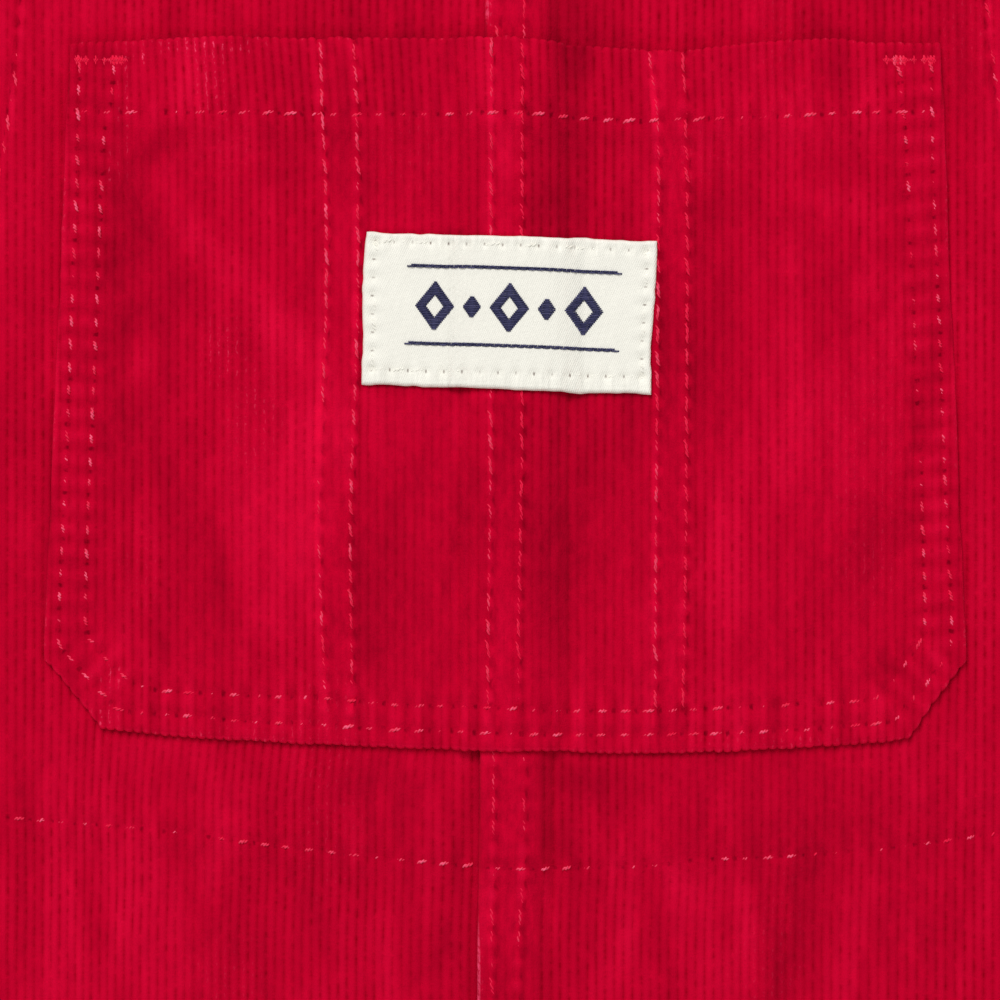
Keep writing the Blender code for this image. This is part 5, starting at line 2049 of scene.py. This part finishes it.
def make_button(name, node, side):
    """A four-hole button turned with a raised rim and a dished middle."""
    low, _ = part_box(node)
    form = bmesh.new()
    verts = [form.verts.new((radius * MM, 0.0, z * MM)) for radius, z in BUTTON_PROFILE_MM]
    edges = [form.edges.new(pair) for pair in zip(verts, verts[1:])]
    bmesh.ops.spin(
        form, geom=verts + edges, cent=(0, 0, 0), axis=(0, 0, 1), angle=2 * math.pi, steps=56,
        use_merge=True
    )
    bmesh.ops.remove_doubles(form, verts=form.verts, dist=1e-6)
    bmesh.ops.recalc_face_normals(form, faces=form.faces)
    mesh = bpy.data.meshes.new(name)
    form.to_mesh(mesh)
    form.clear()
    offset = BUTTON_HOLE_OFFSET * math.sqrt(2)
    for angle in (math.pi / 4 + math.pi / 2 * step for step in range(4)):
        made = bmesh.ops.create_cone(
            form, cap_ends=True, segments=20, radius1=BUTTON_HOLE_RADIUS, radius2=BUTTON_HOLE_RADIUS,
            depth=3 * BUTTON_HEIGHT
        )
        shift = (offset * math.cos(angle), offset * math.sin(angle), 0.0)
        bmesh.ops.translate(form, verts=made["verts"], vec=shift)
    cutter_mesh = bpy.data.meshes.new("button_cutter")
    form.to_mesh(cutter_mesh)
    form.free()
    blank, cutter = put(name + "_blank", mesh), put("button_cutter", cutter_mesh)
    cut = blank.modifiers.new("holes", "BOOLEAN")
    cut.operation = "DIFFERENCE"
    cut.object = cutter
    graph = bpy.context.evaluated_depsgraph_get()
    done = bpy.data.meshes.new_from_object(blank.evaluated_get(graph))
    bpy.data.objects.remove(blank)
    bpy.data.objects.remove(cutter)
    done.name = name
    done.materials.clear()
    done.materials.append(dyed)
    done.shade_smooth()
    done.set_sharp_from_angle(angle=BUTTON_SHARP)
    worn_piece(put(name, done, (side * STRAP_X, BUTTON_Y, low[2])), node)


BUTTON_THREADS = 5
BUTTON_THREAD_PITCH = 0.24 * MM
BUTTON_THREAD_STRAY = 0.04 * MM
BUTTON_THREAD_FOOT = 1.1 * MM
BUTTON_THREAD_RISE_MM = (1.16, 0.10)  # of every thread, and more for those nearer to the middle


def make_button_thread(name, node, side):
    """Two bars of thread through the button's holes."""
    low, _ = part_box(node)
    share = np.linspace(0, 1, FINE.points)
    paths = []
    rng = np.random.default_rng(SEED + 61)
    lift = np.clip(arch(share, 1) * 1.9, 0, 1)
    x = side * STRAP_X + (share * 2 - 1) * (BUTTON_HOLE_OFFSET + 0.25 * MM)
    for bar in (-1, 1):
        for strand in range(BUTTON_THREADS):
            aside = strand - BUTTON_THREADS // 2
            y = BUTTON_Y + bar * BUTTON_HOLE_OFFSET + aside * BUTTON_THREAD_PITCH
            rise = BUTTON_THREAD_RISE_MM[0] + BUTTON_THREAD_RISE_MM[1] * (2 - abs(aside))
            z = low[2] + BUTTON_THREAD_FOOT + lift * rise * MM
            y = y + rng.uniform(-BUTTON_THREAD_STRAY, BUTTON_THREAD_STRAY)
            paths.append(np.column_stack((x, y + 0 * x, z)))
    tones = 0.3 * rng.uniform(0, 1, len(paths))
    add_yarn(name, np.array(paths), tones, red_thread, FINE)


# ---- Camera, light and floor ----

VIEW_CENTRE = (-0.9 * MM, 107.7 * MM)
VIEW_WIDTH = 174.5 * MM
VIEW_PLANE = 6.8 * MM  # height of the pocket's face
LENS = 100.0
SENSOR = 36.0
FLOOR_Z = -0.2 * MM
FLOOR_HALF = 12.0


def make_camera():
    """Looks straight down, as wide as the photograph."""
    data = bpy.data.cameras.new("camera")
    data.lens = LENS
    data.sensor_width = SENSOR
    data.clip_start = 0.01
    height = VIEW_PLANE + VIEW_WIDTH * LENS / SENSOR
    bpy.context.scene.camera = put("camera", data, (*VIEW_CENTRE, height))


def add_light(name, place, target, size, watts):
    """A square lamp that faces a target."""
    data = bpy.data.lights.new(name, "AREA")
    data.size = size
    data.energy = watts
    direction = Vector(np.array(target) - np.array(place))
    put(name, data, place).rotation_euler = direction.to_track_quat("-Z", "Y").to_euler()


def make_studio():
    """Soft light mostly from above the shoulders, an even fill and a plain pale floor."""
    add_light("key", (-0.35, 1.05, 1.40), (0.0, 0.05, 0.0), 0.8, 18.5)
    add_light("fill", (0.9, -0.6, 1.4), (0.0, 0.0, 0.0), 1.6, 3.6)
    world = bpy.data.worlds.new("studio")
    bpy.context.scene.world = world
    world.use_nodes = True
    background = world.node_tree.nodes["Background"]
    background.inputs["Color"].default_value = rgb(1.0, 1.0, 1.0)
    background.inputs["Strength"].default_value = 0.42
    bpy.context.scene.view_settings.view_transform = "Standard"
    form = bmesh.new()
    bmesh.ops.create_grid(form, x_segments=1, y_segments=1, size=FLOOR_HALF)
    mesh = bpy.data.meshes.new("floor")
    form.to_mesh(mesh)
    form.free()
    finish = Finish("floor", {"Roughness": 0.75})
    cloud = finish.noise(finish.place(), 1.3, 3.0)
    finish.colour(finish.scaled(rgb(0.80, 0.80, 0.79), finish.times_plus(cloud, 0.03, 1.0)))
    mesh.materials.append(finish.material)
    floor = put("floor", mesh, (0.0, 0.0, FLOOR_Z))


# ---- The whole garment ----

make_camera()
make_studio()
back, back_stitching = make_back()
left, left_stitching = make_front("front_left_cloth", "front_left", 1)
right, right_stitching = make_front("front_right_cloth", "front_right", -1)
pocket, pocket_stitching = make_pocket()
label, label_stitching = make_label()
sew("back_stitches", back_stitching, back_seat, red_thread, PLAIN, 21)
sew("front_left_stitches", left_stitching, left_face, red_thread, FINE, 22)
sew("front_right_stitches", right_stitching, right_face, red_thread, FINE, 23)
sew("pocket_stitches", pocket_stitching, pocket_face, red_thread, FINE, 24)
sew("label_stitches", label_stitching, label_seat, cream_thread, FINE, 25)
make_tacks()
make_motif()

for word, sign in (("right", -1), ("left", 1)):
    strap, strap_stitching = make_strap("strap_" + word + "_cloth", "strap_" + word, sign)
    sew("strap_" + word + "_stitches", strap_stitching, strap_seat, red_thread, PLAIN, 26)
    make_buttonhole("buttonhole_" + word, sign)
    make_button("button_" + word + "_turned", "button_" + word, sign)
    make_button_thread("button_" + word + "_thread", "button_" + word, sign)
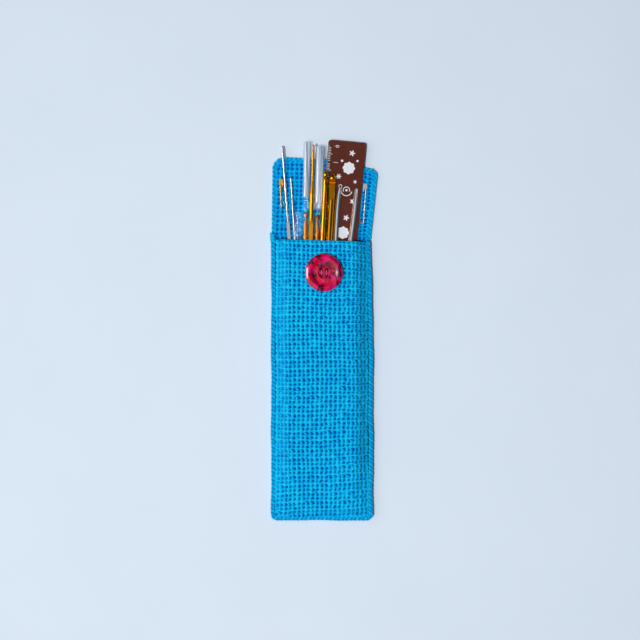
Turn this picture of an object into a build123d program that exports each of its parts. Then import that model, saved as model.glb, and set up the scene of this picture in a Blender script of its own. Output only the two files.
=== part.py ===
"""Crochet hook case: a crocheted pouch lying on its back, with hooks, storage
tubes, a ruler and tweezers standing out of its mouth, and two safety pins on
its flap. Millimetres. X runs across the case, Y from its foot to its flap and
Z up from the table. The origin is the middle of the pocket's mouth, at the
underside of the back panel."""
from math import atan, cos, degrees, hypot, pi, radians, sin, sqrt, tan
import os

from build123d import *

# Crocheted fabric
fabric = 2.6
pocket_width = 62.4
pocket_length = 173.4
edging_width = 2.4
edging_bevel = 1.0
foot_corner_radius = 3.5
seam_strip = 1.6
shoulder_width = 40.0
shoulder_round = 6.0
taper_start = 131.0
taper_end = 166.5
foot_gap = 0.5
mouth_drop = 2.0

# Flap, drawn as it lies above the mouth
fold_gap = 0.3
flap_base_left = -31.2
flap_base_right = 30.0
flap_top_left = (-29.0, 50.9)
flap_top_middle = (3.1, 49.6)
flap_top_right = (34.6, 43.0)
flap_side_right = (32.0, 20.0)
flap_left_radius = 5.0
flap_right_radius = 4.5
flap_border_width = 2.3
buttonhole_length = 20.0
buttonhole_height = 4.8

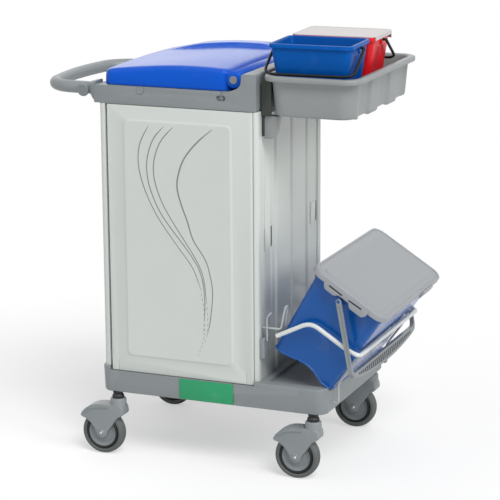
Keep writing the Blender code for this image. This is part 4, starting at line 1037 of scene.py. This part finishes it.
def slanted_cap(faces, start, count, flip):
    """Closes a slanted loop with strips that run straight across it."""
    for i in range(count // 2 - 1):
        quad = (start + i, start + i + 1, start + count - 2 - i, start + count - 1 - i)
        faces.append(quad if flip else tuple(reversed(quad)))


box_rows = [box_ring(*row, on_floor=True) for row in
            ((0.0290, 0.2005, 0.1990, 0.012, 0.0), (0.0244, 0.2050, 0.2040, 0.015, -0.0003),
             (0.0222, 0.2072, 0.2062, 0.017, -0.0016), (0.0220, 0.2074, 0.2064, 0.017, -0.0040),
             (0.0228, 0.2066, 0.2056, 0.017, -0.0052), (0.0240, 0.2054, 0.2044, 0.017, -0.0058))]
for k in range(1, 8):
    t = k / 8
    u0, u1 = 0.0236 + (0.0120 - 0.0236) * t, 0.2058 + (0.2140 - 0.2058) * t
    loop = ring((u0 + u1) / 2, 0, (u1 - u0) / 2, 0.2048 + 0.0157 * t, 0.017 + 0.009 * t, 6, 28, 1)
    box_rows.append([slanted(u, y, (floor_depth(u) - 0.008) * (1 - t) + 0.0310 * t) for u, y in loop])
box_rows += [box_ring(0.0120, 0.2140, 0.2205, 0.026, 0.0310), box_ring(0.0116, 0.2144, 0.2212, 0.0262, 0.0290),
             box_ring(0.0086, 0.2156, 0.2262, 0.0275, 0.0284), box_ring(0.0080, 0.2160, 0.2272, 0.0280, 0.0270),
             box_ring(0.0080, 0.2160, 0.2280, 0.0280, 0.0072), box_ring(0.0086, 0.2154, 0.2274, 0.0275, 0.0060),
             box_ring(0.0110, 0.2130, 0.2250, 0.0250, 0.0058), box_ring(0.0122, 0.2122, 0.2236, 0.0240, 0.0066),
             box_ring(0.0150, 0.2110, 0.2175, 0.0230, 0.0300), box_ring(0.0262, 0.2032, 0.2022, 0.0165, 0.2330),
             box_ring(0.0290, 0.2005, 0.1995, 0.0145, 0.2370)]
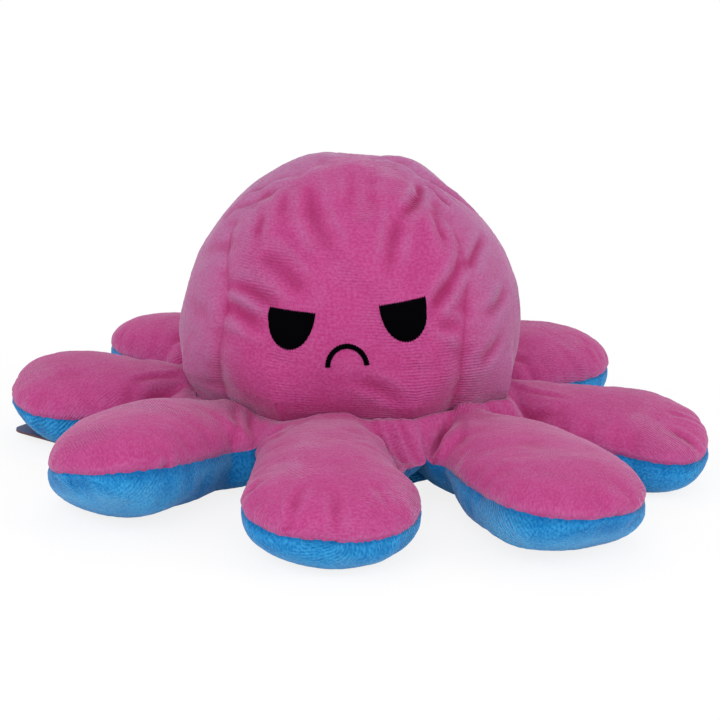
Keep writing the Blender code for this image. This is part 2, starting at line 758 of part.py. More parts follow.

### SHORT TASK
Set down, exactly and alone, the run of lines from the line that has "Turn this picture" to the line that has "buttonhole_height = 4.8".

### RESPONSE TO THIS TASK
Turn this picture of an object into a build123d program that exports each of its parts. Then import that model, saved as model.glb, and set up the scene of this picture in a Blender script of its own. Output only the two files.
=== part.py ===
"""Crochet hook case: a crocheted pouch lying on its back, with hooks, storage
tubes, a ruler and tweezers standing out of its mouth, and two safety pins on
its flap. Millimetres. X runs across the case, Y from its foot to its flap and
Z up from the table. The origin is the middle of the pocket's mouth, at the
underside of the back panel."""
from math import atan, cos, degrees, hypot, pi, radians, sin, sqrt, tan
import os

from build123d import *

# Crocheted fabric
fabric = 2.6
pocket_width = 62.4
pocket_length = 173.4
edging_width = 2.4
edging_bevel = 1.0
foot_corner_radius = 3.5
seam_strip = 1.6
shoulder_width = 40.0
shoulder_round = 6.0
taper_start = 131.0
taper_end = 166.5
foot_gap = 0.5
mouth_drop = 2.0

# Flap, drawn as it lies above the mouth
fold_gap = 0.3
flap_base_left = -31.2
flap_base_right = 30.0
flap_top_left = (-29.0, 50.9)
flap_top_middle = (3.1, 49.6)
flap_top_right = (34.6, 43.0)
flap_side_right = (32.0, 20.0)
flap_left_radius = 5.0
flap_right_radius = 4.5
flap_border_width = 2.3
buttonhole_length = 20.0
buttonhole_height = 4.8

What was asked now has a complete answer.